A holistic robust method for optimizing multi-timescale operations of a wind farm with energy storages

Abstract

To ramp-up the utilization of wind energy, the uncertainty of wind power needs to be properly addressed in its integration into the power grid. The main challenge is to well tackle the risk induced by the uncertain wind power generation in different operation stages of a wind farm. This paper studies a novel bi-level multi-timescale scheduling approach for accommodating the wind power uncertainty via a robust optimization formulation. Wind farm day-ahead and intra-day operations consider different scheduling timescales. A two-stage robust optimization model is developed to plan the day-ahead power generation commitments to the power grid.
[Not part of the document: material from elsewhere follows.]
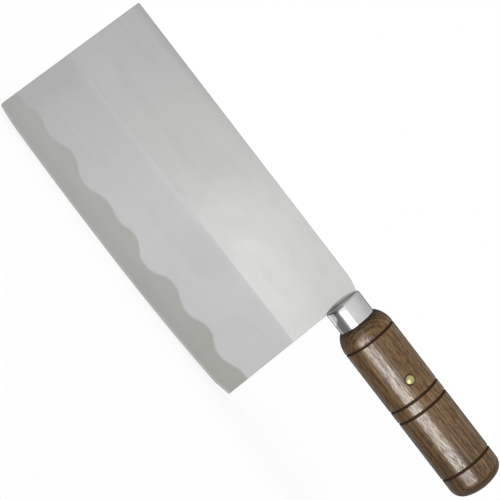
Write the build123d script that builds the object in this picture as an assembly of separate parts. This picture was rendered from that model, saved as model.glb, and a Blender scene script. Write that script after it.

A multi-stage robust optimization model is proposed to refine intra-day wind farm operation instructions. The overall decision-making process aims to minimize the wind farm operational cost. The proposed models are solved by using computationally tractable optimization methods, which offer a desired performance guarantee. A comprehensive case study based on real datasets to demonstrate the effectiveness and robustness of the proposed approach is carried out. Average cost reductions of 46.648% and 6.883% are achieved by comparing with the deterministic method and the static robust method, respectively. Results verify that the proposed method can provide optimal and robust wind farm operations schedules with a lower cost, higher flexibility, and less conservativeness. Results also demonstrate the feasibility of applying the proposed approach to the real-world wind farm and providing reliable operation guidelines.